=== Task instructions ===
Output exactly the lines that run from the line containing "failed = [item.Name" through the line containing "Vector(map(max, high, point))", with both ends included.

start Data block

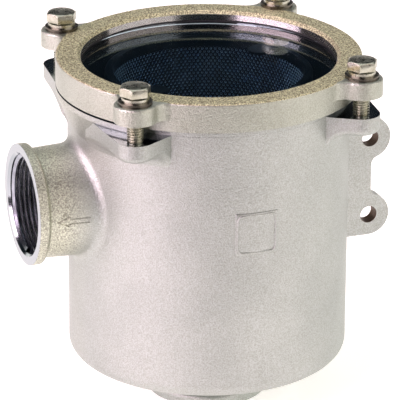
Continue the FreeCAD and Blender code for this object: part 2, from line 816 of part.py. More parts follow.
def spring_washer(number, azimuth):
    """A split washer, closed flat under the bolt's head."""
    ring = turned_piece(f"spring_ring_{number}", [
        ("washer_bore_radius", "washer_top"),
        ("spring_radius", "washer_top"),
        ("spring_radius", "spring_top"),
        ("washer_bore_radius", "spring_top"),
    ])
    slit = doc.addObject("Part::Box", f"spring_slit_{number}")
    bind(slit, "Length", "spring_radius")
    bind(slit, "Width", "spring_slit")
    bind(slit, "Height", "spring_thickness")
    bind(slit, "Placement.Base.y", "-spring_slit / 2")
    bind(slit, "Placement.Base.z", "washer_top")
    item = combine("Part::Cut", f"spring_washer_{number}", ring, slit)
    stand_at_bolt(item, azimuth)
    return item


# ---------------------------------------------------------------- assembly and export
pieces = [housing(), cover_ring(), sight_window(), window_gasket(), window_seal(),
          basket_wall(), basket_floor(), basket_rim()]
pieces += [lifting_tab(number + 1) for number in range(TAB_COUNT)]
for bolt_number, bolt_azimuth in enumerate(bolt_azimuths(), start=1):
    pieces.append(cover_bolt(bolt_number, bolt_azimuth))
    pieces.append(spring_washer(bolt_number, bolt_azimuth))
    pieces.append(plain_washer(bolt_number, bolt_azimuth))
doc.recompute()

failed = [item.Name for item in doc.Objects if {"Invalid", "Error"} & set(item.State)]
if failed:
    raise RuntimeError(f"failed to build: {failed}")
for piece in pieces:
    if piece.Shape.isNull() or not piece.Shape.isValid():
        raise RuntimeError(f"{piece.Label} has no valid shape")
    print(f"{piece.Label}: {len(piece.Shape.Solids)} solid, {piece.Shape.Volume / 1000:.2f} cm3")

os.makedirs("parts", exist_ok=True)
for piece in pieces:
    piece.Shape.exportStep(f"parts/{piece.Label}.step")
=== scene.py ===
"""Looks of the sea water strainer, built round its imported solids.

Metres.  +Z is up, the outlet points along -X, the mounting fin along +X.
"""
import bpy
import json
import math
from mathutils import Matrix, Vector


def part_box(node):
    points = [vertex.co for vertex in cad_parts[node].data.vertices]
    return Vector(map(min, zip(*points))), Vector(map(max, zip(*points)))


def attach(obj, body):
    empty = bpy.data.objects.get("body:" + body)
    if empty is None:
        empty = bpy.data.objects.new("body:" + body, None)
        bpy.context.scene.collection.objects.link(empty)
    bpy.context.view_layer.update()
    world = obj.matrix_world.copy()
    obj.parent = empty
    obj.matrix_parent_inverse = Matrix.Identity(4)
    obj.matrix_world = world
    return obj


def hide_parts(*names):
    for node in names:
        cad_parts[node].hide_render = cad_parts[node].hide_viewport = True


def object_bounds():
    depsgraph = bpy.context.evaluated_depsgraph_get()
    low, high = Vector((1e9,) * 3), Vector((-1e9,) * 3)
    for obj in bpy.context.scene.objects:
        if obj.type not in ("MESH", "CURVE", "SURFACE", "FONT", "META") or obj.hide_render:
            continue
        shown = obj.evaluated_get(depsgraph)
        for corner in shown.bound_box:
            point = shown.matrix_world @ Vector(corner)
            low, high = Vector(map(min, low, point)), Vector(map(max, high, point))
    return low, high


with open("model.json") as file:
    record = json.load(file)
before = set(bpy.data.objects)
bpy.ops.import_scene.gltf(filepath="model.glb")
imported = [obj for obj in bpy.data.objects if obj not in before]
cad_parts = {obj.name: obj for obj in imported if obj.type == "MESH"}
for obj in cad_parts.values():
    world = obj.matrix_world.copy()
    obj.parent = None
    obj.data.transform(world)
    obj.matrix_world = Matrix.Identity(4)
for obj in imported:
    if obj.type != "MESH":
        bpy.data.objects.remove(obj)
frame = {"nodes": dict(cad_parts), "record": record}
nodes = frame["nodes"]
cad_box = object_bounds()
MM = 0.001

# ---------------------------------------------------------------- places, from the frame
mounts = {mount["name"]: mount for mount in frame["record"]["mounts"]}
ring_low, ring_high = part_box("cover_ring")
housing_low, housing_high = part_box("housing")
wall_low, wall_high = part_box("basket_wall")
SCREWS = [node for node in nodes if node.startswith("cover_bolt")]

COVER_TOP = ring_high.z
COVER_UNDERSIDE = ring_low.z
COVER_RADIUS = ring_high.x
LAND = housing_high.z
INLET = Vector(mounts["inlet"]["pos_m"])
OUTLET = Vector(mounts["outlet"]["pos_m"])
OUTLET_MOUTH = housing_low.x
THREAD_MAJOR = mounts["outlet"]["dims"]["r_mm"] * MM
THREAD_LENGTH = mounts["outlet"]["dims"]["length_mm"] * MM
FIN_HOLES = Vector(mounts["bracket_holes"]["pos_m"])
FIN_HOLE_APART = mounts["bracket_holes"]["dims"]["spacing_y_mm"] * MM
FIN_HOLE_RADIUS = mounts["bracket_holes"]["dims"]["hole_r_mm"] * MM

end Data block

=== Response ===
failed = [item.Name for item in doc.Objects if {"Invalid", "Error"} & set(item.State)]
if failed:
    raise RuntimeError(f"failed to build: {failed}")
for piece in pieces:
    if piece.Shape.isNull() or not piece.Shape.isValid():
        raise RuntimeError(f"{piece.Label} has no valid shape")
    print(f"{piece.Label}: {len(piece.Shape.Solids)} solid, {piece.Shape.Volume / 1000:.2f} cm3")

os.makedirs("parts", exist_ok=True)
for piece in pieces:
    piece.Shape.exportStep(f"parts/{piece.Label}.step")
=== scene.py ===
"""Looks of the sea water strainer, built round its imported solids.

Metres.  +Z is up, the outlet points along -X, the mounting fin along +X.
"""
import bpy
import json
import math
from mathutils import Matrix, Vector


def part_box(node):
    points = [vertex.co for vertex in cad_parts[node].data.vertices]
    return Vector(map(min, zip(*points))), Vector(map(max, zip(*points)))


def attach(obj, body):
    empty = bpy.data.objects.get("body:" + body)
    if empty is None:
        empty = bpy.data.objects.new("body:" + body, None)
        bpy.context.scene.collection.objects.link(empty)
    bpy.context.view_layer.update()
    world = obj.matrix_world.copy()
    obj.parent = empty
    obj.matrix_parent_inverse = Matrix.Identity(4)
    obj.matrix_world = world
    return obj


def hide_parts(*names):
    for node in names:
        cad_parts[node].hide_render = cad_parts[node].hide_viewport = True


def object_bounds():
    depsgraph = bpy.context.evaluated_depsgraph_get()
    low, high = Vector((1e9,) * 3), Vector((-1e9,) * 3)
    for obj in bpy.context.scene.objects:
        if obj.type not in ("MESH", "CURVE", "SURFACE", "FONT", "META") or obj.hide_render:
            continue
        shown = obj.evaluated_get(depsgraph)
        for corner in shown.bound_box:
            point = shown.matrix_world @ Vector(corner)
            low, high = Vector(map(min, low, point)), Vector(map(max, high, point))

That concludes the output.